The Val de Zafán railway was a railway project that was never completed. The first attempts to build a railway from the port at San Carlos de la Rápita to La Puebla de Híjar in Teruel date back to 1863. The thinking behind the creation of this railway is unusual and worth mentioning. The military thinkers of the day believed that an attack could come from beyond the Pyrenees. Under this scenario, once over the Pyrenees, the next natural line of defence would be the River Ebro. For this reason it was strategically important to have a railway running along the southern bank of the river to move supplies and troops in the event of having to defend this new position. Thus the military were totally in favour of this railway project.

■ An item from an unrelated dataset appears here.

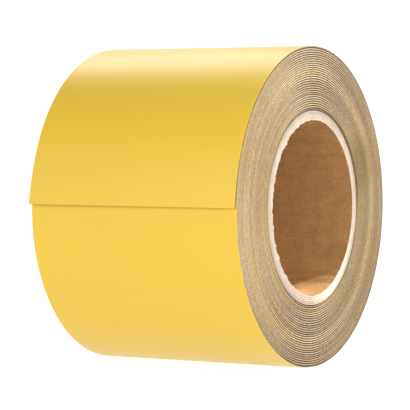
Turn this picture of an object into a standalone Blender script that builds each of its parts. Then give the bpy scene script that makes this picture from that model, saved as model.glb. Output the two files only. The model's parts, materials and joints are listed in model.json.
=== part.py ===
"""A roll of film tape: a spirally wound paper core, one long strip of tape wound on it, and its free end.

The roll's axis is X and the origin is the middle of the core's bore. Angles are measured about X from +Y
towards +Z. The strip starts on the core, winds with growing angle, and its free end hangs at the front, -Y.
The free end is cut across into links, so that it can be peeled off the roll as a flexible strip is.
"""

import math

import bmesh
import bpy
from mathutils import Vector

# Driving dimensions, in metres and degrees.
TAPE_WIDTH = 0.100
TAPE_THICKNESS = 0.00063  # the film
TURN_GAP = 0.00033  # the soft adhesive between one turn and the next
WHOLE_TURNS = 28
START_DEG = 13.6  # where the strip's inner end is stuck to the core
TIP_DEG = 180.0  # where its free end is

CORE_BORE = 0.0765
CORE_WALL = 0.0038
CORE_LENGTH = TAPE_WIDTH
GLUE_LINE = 0.00030  # between two plies of the core
CORE_GAP = 0.00030  # between the core and the first turn
BODY_PLIES = 3
PLY_SEAM = 0.0008  # the gap where a ply's two edges meet
PLY_TWIST_DEG = 247.0  # how far a seam turns round the core from one end to the other
PLY_STAGGER_DEG = 137.0  # from one ply's seam to the next one's

STEP_RAMP_DEG = 10.0  # the arc in which the second turn climbs over the strip's inner end
RAMP_GROWTH = 0.35  # how much wider that arc gets with each turn, as a share of STEP_RAMP_DEG

PEEL_DEG = 120.0  # where the free end leaves the wound turns
FREE_LINKS = 4
LINK_GAP = 0.00040
LIFT_START_DEG = 160.0
LIFT_AT_RIGHT = 0.0007  # how far the tip stands off the roll, at +X and at -X
LIFT_AT_LEFT = 0.0016

FACETS = 36  # per turn, with one facet level at the very bottom
FACET_DEG = 360.0 / FACETS
FACET_PHASE_DEG = FACET_DEG / 2
CORNER_CLEAR = 0.01  # an end this near a facet's corner, in facets, takes its place
SHARP_DEG = 30.0
CUT_TOLERANCE = 1e-7
TURN_TOLERANCE = 1e-9

# Sizes that follow from them.
CORE_RADIUS = CORE_BORE / 2 + CORE_WALL
PLY_COUNT = BODY_PLIES + 2
PLY_THICKNESS = (CORE_WALL - (PLY_COUNT - 1) * GLUE_LINE) / PLY_COUNT
TURN_PITCH = TAPE_THICKNESS + TURN_GAP
FIRST_RADIUS = CORE_RADIUS + CORE_GAP + TAPE_THICKNESS  # the first turn's outer face
LINK_DEG = (TIP_DEG - PEEL_DEG) / FREE_LINKS

KRAFT = (0.36, 0.20, 0.08)
GREY_BOARD = (0.45, 0.38, 0.30)
WHITE_BOARD = (0.78, 0.70, 0.58)
YELLOW_FILM = (0.86, 0.56, 0.07)


def clear_scene():
    for obj in list(bpy.data.objects):
        bpy.data.objects.remove(obj, do_unlink=True)


def material(name, colour, roughness):
    made = bpy.data.materials.new(name)
    made.use_nodes = True
    shader = made.node_tree.nodes["Principled BSDF"]
    shader.inputs["Base Color"].default_value = (*colour, 1.0)
    shader.inputs["Roughness"].default_value = roughness
    shader.inputs["Metallic"].default_value = 0.0
    return made


def at(x, degrees, radius):
    angle = math.radians(degrees)
    return Vector((x, radius * math.cos(angle), radius * math.sin(angle)))


def on_facet(x, degrees, radius):
    """The point at this angle on the flat facets of a turned face, whose corners are at this radius."""
    steps = (degrees - FACET_PHASE_DEG) / FACET_DEG
    low = math.floor(steps)
    first = at(x, FACET_PHASE_DEG + low * FACET_DEG, radius)
    second = at(x, FACET_PHASE_DEG + (low + 1) * FACET_DEG, radius)
    return first.lerp(second, steps - low)


def facet_corners(first_deg, last_deg):
    """Angles from first to last, with every facet corner between them."""
    low = math.ceil((first_deg - FACET_PHASE_DEG) / FACET_DEG + CORNER_CLEAR)
    high = math.floor((last_deg - FACET_PHASE_DEG) / FACET_DEG - CORNER_CLEAR)
    corners = [FACET_PHASE_DEG + i * FACET_DEG for i in range(low, high + 1)]
    return [first_deg, *corners, last_deg]


def thicken_inwards(bm, thickness):
    """Turns a rolled sheet, which is its own outer face, into a closed wall."""
    made = bmesh.ops.extrude_face_region(bm, geom=bm.faces[:])
    for vert in (item for item in made["geom"] if isinstance(item, bmesh.types.BMVert)):
        radius = math.hypot(vert.co.y, vert.co.z)
        vert.co.y *= 1 - thickness / radius
        vert.co.z *= 1 - thickness / radius
    bmesh.ops.recalc_face_normals(bm, faces=bm.faces[:])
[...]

However, the actual birth of the project was long and laborious, and official starting dates were continually scheduled and then missed. In 1891, the Compañía del Ferrocarril del Val de Zafán started the relevant earthworks, and a year later, in 1895, the first 32 km section between La Puebla de Híjar and Alcañiz was opened. For decades trains used to turn around at the latter station.
The line did not reach Tortosa until 1942, and from the outset it was operated by Renfe. Sadly it needed a Civil War to get this section built - the railway played a major logistical role during the Battle of the Ebro. Indeed many of the workers who completed the final phase of the railway construction work were Republican prisoners of war.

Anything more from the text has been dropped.